Пока не набрался, мужчина был любезен и деловит, хвалил мой английский и звал учится не то в Йель, не то в Гарвард. Спустя пару месяцев из Америки пришло приглашение: «Вашему сыну… Александру», так что наша с папашей шутка обернулась против меня, независимо от моей «невыездности».
Большинству авторов воспоминаний к их опусам прикладывали фотографию с воспоминаемым. А перед куском, написанным Берни, составители вынуждены были поместить фото встречи отца с Гэрри Купером, где никакого Берни нет, хотя, надо полагать, он там присутствовал, ведь не сам же отец с Купером по-американски разговаривал. Но в обширном фотоархиве отца обнаружилась одна-единственная фотография 1946 года, где они с Берни сидят в шикарном ресторане, но народу на фото слишком много, и надо чуть не стрелкой указывать, где там Котен. У Берни такие фотографии, разумеется, были, но их он постеснялся прислать, да и нельзя было послать их тогда по электронной почте.

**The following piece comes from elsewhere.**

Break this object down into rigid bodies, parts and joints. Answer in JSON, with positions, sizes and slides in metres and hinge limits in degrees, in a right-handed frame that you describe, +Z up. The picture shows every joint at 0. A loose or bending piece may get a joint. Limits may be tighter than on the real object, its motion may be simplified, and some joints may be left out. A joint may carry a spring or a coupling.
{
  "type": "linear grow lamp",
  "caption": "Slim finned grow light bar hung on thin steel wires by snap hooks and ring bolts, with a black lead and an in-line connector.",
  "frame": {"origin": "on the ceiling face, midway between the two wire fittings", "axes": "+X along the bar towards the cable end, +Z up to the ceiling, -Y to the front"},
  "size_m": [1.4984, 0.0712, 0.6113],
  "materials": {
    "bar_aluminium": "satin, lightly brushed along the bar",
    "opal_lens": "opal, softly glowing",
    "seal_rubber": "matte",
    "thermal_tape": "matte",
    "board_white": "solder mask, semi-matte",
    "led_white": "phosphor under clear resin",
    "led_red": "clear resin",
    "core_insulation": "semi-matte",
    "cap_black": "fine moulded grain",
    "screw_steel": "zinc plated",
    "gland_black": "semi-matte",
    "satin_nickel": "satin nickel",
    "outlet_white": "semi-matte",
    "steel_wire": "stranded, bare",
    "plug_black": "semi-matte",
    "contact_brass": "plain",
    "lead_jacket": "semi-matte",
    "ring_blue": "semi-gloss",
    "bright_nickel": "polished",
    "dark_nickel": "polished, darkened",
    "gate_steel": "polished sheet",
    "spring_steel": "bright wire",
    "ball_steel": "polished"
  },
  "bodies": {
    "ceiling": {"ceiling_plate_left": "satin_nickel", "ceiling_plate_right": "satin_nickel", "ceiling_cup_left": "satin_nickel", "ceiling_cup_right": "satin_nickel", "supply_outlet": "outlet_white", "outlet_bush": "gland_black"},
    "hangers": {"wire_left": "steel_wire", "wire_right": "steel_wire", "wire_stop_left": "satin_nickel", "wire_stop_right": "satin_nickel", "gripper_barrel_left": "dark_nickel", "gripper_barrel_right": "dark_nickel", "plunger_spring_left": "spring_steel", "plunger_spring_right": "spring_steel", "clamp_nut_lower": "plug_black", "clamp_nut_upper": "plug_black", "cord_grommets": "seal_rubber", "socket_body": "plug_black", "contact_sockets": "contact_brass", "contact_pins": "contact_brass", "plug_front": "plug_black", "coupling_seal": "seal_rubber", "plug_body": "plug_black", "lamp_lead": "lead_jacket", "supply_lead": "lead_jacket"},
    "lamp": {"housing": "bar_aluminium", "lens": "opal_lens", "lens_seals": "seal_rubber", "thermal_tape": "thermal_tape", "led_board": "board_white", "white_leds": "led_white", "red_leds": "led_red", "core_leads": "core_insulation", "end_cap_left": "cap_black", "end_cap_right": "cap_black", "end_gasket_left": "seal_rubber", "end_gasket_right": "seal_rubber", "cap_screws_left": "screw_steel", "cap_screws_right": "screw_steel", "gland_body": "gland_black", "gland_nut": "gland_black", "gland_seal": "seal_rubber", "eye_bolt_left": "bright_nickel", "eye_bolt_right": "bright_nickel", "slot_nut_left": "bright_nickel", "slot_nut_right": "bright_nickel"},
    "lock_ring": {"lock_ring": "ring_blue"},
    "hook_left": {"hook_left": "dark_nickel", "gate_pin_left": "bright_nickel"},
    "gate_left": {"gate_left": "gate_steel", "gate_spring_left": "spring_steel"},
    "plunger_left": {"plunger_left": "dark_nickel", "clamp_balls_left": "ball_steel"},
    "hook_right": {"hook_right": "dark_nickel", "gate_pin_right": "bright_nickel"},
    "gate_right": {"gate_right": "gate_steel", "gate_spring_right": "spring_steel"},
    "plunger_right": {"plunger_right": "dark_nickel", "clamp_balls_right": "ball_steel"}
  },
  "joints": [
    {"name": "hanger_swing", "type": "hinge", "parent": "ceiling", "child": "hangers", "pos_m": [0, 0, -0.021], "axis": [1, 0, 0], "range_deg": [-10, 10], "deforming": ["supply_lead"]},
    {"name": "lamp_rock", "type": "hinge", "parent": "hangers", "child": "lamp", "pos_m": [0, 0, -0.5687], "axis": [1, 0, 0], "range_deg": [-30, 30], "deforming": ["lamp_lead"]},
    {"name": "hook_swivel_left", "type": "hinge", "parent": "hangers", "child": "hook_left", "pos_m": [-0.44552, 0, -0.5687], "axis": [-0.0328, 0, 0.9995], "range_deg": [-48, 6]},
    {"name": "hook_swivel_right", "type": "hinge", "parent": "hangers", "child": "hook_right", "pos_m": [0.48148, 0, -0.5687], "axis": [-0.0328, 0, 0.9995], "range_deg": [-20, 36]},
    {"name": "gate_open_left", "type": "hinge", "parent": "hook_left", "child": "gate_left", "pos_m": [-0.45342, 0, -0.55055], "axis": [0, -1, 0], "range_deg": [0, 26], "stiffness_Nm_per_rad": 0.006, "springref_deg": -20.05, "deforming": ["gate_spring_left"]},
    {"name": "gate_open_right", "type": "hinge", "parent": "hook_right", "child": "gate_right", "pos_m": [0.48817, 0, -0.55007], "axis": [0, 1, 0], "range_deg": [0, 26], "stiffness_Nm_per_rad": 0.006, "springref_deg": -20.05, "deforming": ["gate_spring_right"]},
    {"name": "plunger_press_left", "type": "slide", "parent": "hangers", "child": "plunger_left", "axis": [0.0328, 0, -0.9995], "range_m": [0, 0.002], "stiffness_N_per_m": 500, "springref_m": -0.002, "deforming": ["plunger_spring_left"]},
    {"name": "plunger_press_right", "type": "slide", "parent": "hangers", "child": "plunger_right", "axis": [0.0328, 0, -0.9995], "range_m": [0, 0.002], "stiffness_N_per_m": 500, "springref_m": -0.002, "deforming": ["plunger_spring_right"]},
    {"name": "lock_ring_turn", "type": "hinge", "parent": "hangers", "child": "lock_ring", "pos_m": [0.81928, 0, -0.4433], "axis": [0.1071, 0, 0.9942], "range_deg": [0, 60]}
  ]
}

Так скромнее скромного выглядят в книге «Три месяца рядом с ним», которые из уважения и любви «к Косте» он не дал оснастить сколько-нибудь живыми подробностями.
А еще почти десять лет спустя, осенью 88-го, в Америку пустили и меня. Я приехал в составе такой большой культурной делегации, что больше бывает только при поездках Большого театра или ансамбля «Березка». Глава нашей безумной тусовки Генрих Боровик так сказал перед отъездом: «…На нас возложена только одна миссия: продемонстрировать нашу новую, советскую открытость».

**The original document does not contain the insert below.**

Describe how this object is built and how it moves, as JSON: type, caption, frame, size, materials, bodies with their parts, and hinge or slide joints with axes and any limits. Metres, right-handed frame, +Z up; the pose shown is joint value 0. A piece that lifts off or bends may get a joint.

Не знаю, как мы, а Америка принимала нас с потрясающей открытостью и добросердечием в частных домах, клубах, залах, храмах сорока семи, кажется, имеющихся в Вашингтоне конфессий, волонтерские семьи селили нас на сутки в своих домах по дороге из Вашингтона в Нью-Йорк, и отношения развивались в ритме этого всеобщего безумства симпатий, от kidnapping до adoption, т.е. от «похищения до законного усыновления», по мере того как выяснялось, что из-за разорвавшегося железного занавеса приехали такие же нормальные и даже очень симпатичные люди. Для меня высшей точкой этой вакханалии взаимных чувств стал момент, когда чуть не силой пришлось останавливать сопровождавшую нас волонтершу — тридцатилетнюю танцовщицу, пытавшуюся в одиночку перегрузить весь багаж нашей многолюдной делегации из автобуса в гостиничные номера или наоборот. На нас подавали заявки, нас ревновали, нас засыпали подарками. Мы были celebrities, т. е. «признанные знаменитости», несмотря на то, что большинство наших фамилий редко или никогда не звучали по-английски. И вот сквозь все это безумие первой недели пребывания в Вашингтоне и Массачусетсе я нес в себе предощущение, что первый человек, которого я увижу в Нью-Йорке, будет Берни. Берни, которого к тому времени я не видел, страшно сказать, четверть века — большую часть моей жизни. Америка без Котена была неполной, а точнее, не была еще для меня Америкой, как бы хорошо мне в ней ни было.
Я уже созвонился с ним, и он обещал встретить меня в холле гостиницы, в которой нам предстояло остановиться, но нам изменили порядок дня и вместо гостиницы сразу повезли в какой-то старинный актерско-режиссерский клуб, где нас ждали, вопреки почти полуторачасовому опозданию нашего автобуса. И отказаться нельзя, и мы обмениваемся речами и взаимными комплиментами, и поет Градский, и Бондарчук читает монолог Отелло, и что-то из Чехова играют американские коллеги, и самые громкие аплодисменты срываю, как ни странно, я, потому что на двух языках читаю знаменитый «Мандалей» Киплинга, и в виске бьется строчка «Кто услышал зов с Востока, вечно помнит этот зов», и она о Берни, который уже третий час ждет меня в гостинице. И наконец эта гостиница, и огромный, округлый, плачущий Берни, и я, так похожий в его глазах на любимого его «Костью», я тоже плачу, и мы наконец обнимаемся, и его большие, как связка сосисок, пальцы нежно гладят меня по мокрым щекам.